All truth passes through three stages:
   First, it is ridiculed;
   Second, it is violently opposed; and
   Third, it is accepted as self-evident.

-- Arthur Schopenhauer (1788-1860)

Tom

Wood type makes a lot of difference.  Some woods are real stable and some aren't.  Some have straight grain and some have locked grain. Some are easy to dry and some aren't

A lot of the size question has to do with the mill that you are using to saw the log.  It has to be able to clamp the log securely or the log will go a-flyin'.  When that happens somebody or something(sawmill) could get hurt.

On most of the bandmills, it is difficult to clamp a round log that is less than 6" in diameter.  I prefer that my smallest logs be no less than 9 inches.  The reason is that a 9" log may produce a square 6" cant or at least square enough to get a couple of 6" boards.  That's a lot of work for a couple of  6" boards.

When you take into consideration the pith being in the wider boards and needing the full diameter of the log to produce a 6" board then you are dealing with a lot of "immature" wood.  That is the first 3-10 rings in the middle of a log and its quality is inferior to the mature wood you will find laid down beyond these first years.  It's got nothing to do with the age of the tree but with the age of the piece of the tree that you cutting.
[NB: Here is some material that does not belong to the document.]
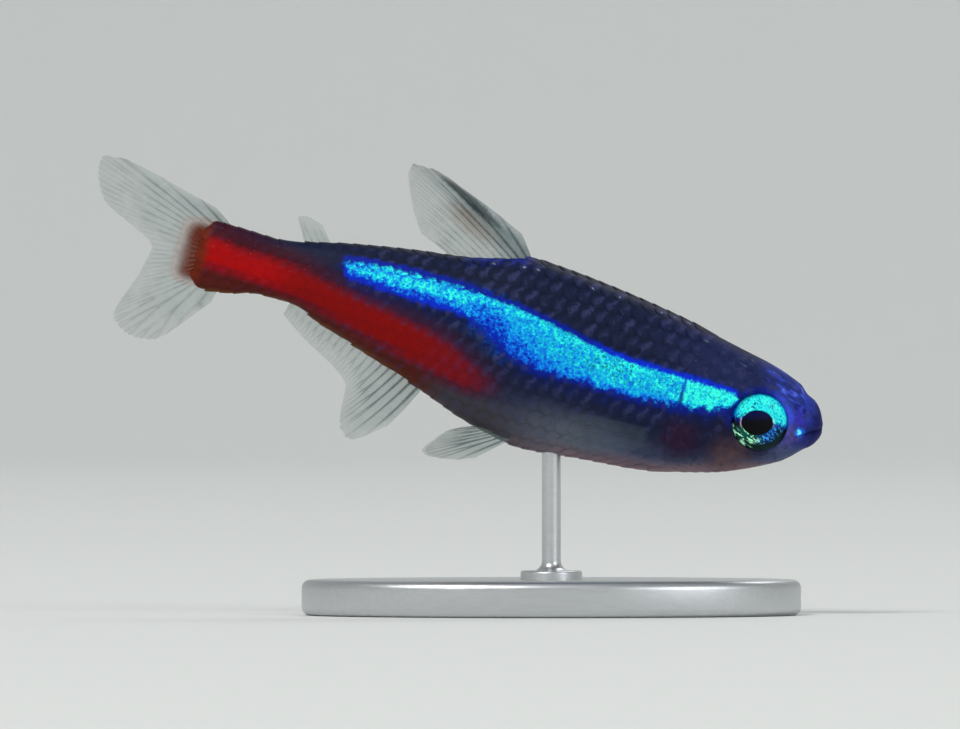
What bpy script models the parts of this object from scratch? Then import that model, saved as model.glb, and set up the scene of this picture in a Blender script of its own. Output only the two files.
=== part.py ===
"""Neon tetra, life size, nose down in mid-water, held over a plain stand by one short rod.

The fish is drawn in its own frame first. Stations run along the body from the tail's root, 0, to
the snout, 1, heights go up from the body's axis, and both are shares of the standard length. A
gentle sideways bend of the tail is laid on, and one empty then pitches the whole fish.
"""

import math

import bmesh
import bpy
from mathutils import Matrix, Vector

# Driving dimensions, in metres and radians
STANDARD_LENGTH = 0.027
PITCH = math.radians(15.8)
GAP = 0.0003
FIN_THICKNESS = 0.0005
TAIL_ROOT_HEIGHT = 0.0151
BASE_SIZE = (0.021, 0.0125, 0.0015)
ROD_RADIUS = 0.0004
ROD_STATION = 0.605

SL = STANDARD_LENGTH
GAP_SHARE = GAP / SL
HALF_FIN_SHARE = FIN_THICKNESS / SL / 2

# Body: station, height of the back, depth of the belly, half the width
STATIONS = (
    (0.000, 0.0595, 0.0530, 0.0165),
    (0.050, 0.0592, 0.0465, 0.0190),
    (0.100, 0.0580, 0.0345, 0.0220),
    (0.150, 0.0668, 0.0352, 0.0265),
    (0.200, 0.0790, 0.0529, 0.0325),
    (0.300, 0.0978, 0.0842, 0.0445),
    (0.400, 0.1125, 0.1165, 0.0565),
    (0.450, 0.1260, 0.1338, 0.0615),
    (0.500, 0.1386, 0.1463, 0.0665),
    (0.550, 0.1362, 0.1545, 0.0700),
    (0.650, 0.1262, 0.1450, 0.0735),
    (0.750, 0.1115, 0.1355, 0.0730),
    (0.850, 0.0915, 0.1120, 0.0660),
    (0.900, 0.0795, 0.0920, 0.0590),
    (0.950, 0.0640, 0.0625, 0.0450),
    (1.005, 0.0440, 0.0360, 0.0330),
)
SNOUT_TIP = STATIONS[-1][0]
SNOUT_ROUND_FROM = 0.95
SNOUT_DROP = 0.004
BELLY_KEEL_STATION = 0.42
TAIL_STEM_STATION = 0.112
AROUND = 36

# The head ends at the gill opening, a shallow curve that lies furthest back at GILL_HEIGHT
GILL_STATION = 0.762
GILL_HEIGHT = -0.03
GILL_CURVE = 2.3
COVER_TOP = 0.036
COVER_BOTTOM = -0.104
COVER_FRONT = 0.826

EYE_STATION = 0.902
EYE_HEIGHT = -0.013
EYE_RADIUS = 0.0444
EYE_FRONT = 0.0605
EYE_BACK = 0.0265
MOUTH_CORNER = (0.958, -0.026)
MOUTH_FRONT = (1.020, 0.004)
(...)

Most mills are also designed to saw a minimum of 8' long.  Folks like Deadheader that have been around a mill some will know that shorter pieces are more available and will design their mill to handle them.  Most of us have rigged up some kind of Jig to handle shorter logs but they aren't cut in a production atmosphere. You will be cutting all day for pennies.  You can find some really pretty wood in a firewood pile or stacked beside the road so it behooves you to make a Jig if you are cutting for yourself.  

MrMoo

Tom,
I noticed you mentioning logs that go a-flyin. We see herds of them flying overhead in NH during the fall. They're pointed south so I kind of figure they're heading your way for the winter ;D

You must be catching them though as I don't see them flying back in the spring 8)

Tom

Is that where those things keep coming from?  DanG,  I was wondering.  They litter up the place sometimes, specially after a clear cut.  :D

J Beyer

"From my cold, dead, hands you dirty Liberals"

GarryW

I caught one of those flying logs last Sunday.  :D A 6 incher of pitch pine that came down and spun while I was cutting it.  :o I could not have created a nice curved cut if I had tried. It made for some interesting slabs.  8)
Garry

Ron Wenrich

Another thing you may want to consider is how much defect you will allow in your lumber.  The nicer quality boards are on the outside of the log, and the hearts generally yield a board with knots and other defects that will greatly reduce your yield in clear lumber.

We sell lumber to a large wholesaler that has a cut up shop.  They rip all the boards into 2 - 4" pieces and glue them into panels.  But, they won't buy dimension stock - or clear shorts.  They need the wider boards to be ablet to get those 4" cuttings.

They will put small defects on the back side of some panels.  Drawer and door fronts have to be clear on both sides.

You may want to consider buying shorts off of a local mill.  They can pull stuff that is 4 or 6 foot and shorter, which may have limited markets.  We can't sell anything shorter than 4 foot, so, it goes into the chipper.  Nice clean wood with no home.
Never under estimate the power of stupid people in large groups.

Tom

J Beyer,  Locked grain is twisted and runs everywhich-a-way in the log as if it grew one direction one year and the other direction the other year.  Sweet Gum, Black Gum and Live Oak as examples.  It will split with difficulty and is difficult to dry straight.